To conclude the second phase of the 12-month programme, Dr Fall, along with Dr Michael Yao, Incident Manager of the Ebola outbreak in the Democratic Republic of the Congo and with the Learning and Capacity Development Unit of the WHO Health Emergencies Programme, recently organized a six-day workshop in Dakar, Senegal.
Nearly half of the 20 response experts enrolled in the programme work in the African Region. The others work in the other five WHO regions or its headquarters. The workshop also included 15 WHO staff specialists participating in a separate operations training track focused on programme management, logistics and planning.
After four days of classroom exercises to strengthen critical skills for working in emergencies – including emotional intelligence, problem-solving, negotiation and teamwork – the workshop concluded with an intense 40-hour simulation exercise that combined both tracks into emergency response teams.
“We need to help our best technical experts to become stronger leaders to manage the complexity of today’s emergencies and protect the most vulnerable,” said Dr Yao.
According to participants, the workshop was eye-opening. “The training should form a critical part of the ongoing development of any staff working in the health emergency department with leadership responsibility. It focused on the often-overlooked soft capacities, which are extremely critical,” said Nicole Wynter, who is an advisor with the Programme Management and Administration of the Health Emergencies Programme in Pan American Health Organization.

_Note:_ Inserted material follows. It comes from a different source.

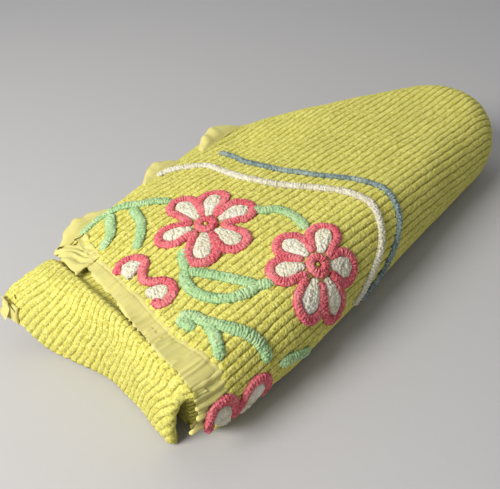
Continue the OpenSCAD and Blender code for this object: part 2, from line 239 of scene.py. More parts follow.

“Many [typical] trainings tend to focus on the functional or technical competencies, but this one focused on soft capacities to not only facilitate your function as a leader but also as a team player,” Wynter added.
“I’ve been practising leadership, but this training opened my eyes to the different types of leadership and the need to adjust at times to situations. I will have to take into account emotional intelligence to put it together,” said Mohamadou Bachir Mbodj, who works with the WHO Health Cluster Coordinator in Mali.
Prior to the Dakar workshop, the leadership learning programme participants completed an intermediate-level online course on the WHO Incident Management System, a Myers-Briggs personality assessment, pre-course readings, a written assignment and an introductory live briefing. The final phase of the programme will include additional learning opportunities, including online briefings, coaching and practice deployments.
The workshop was made possible with financial support from the Russian Federation and the United States of America.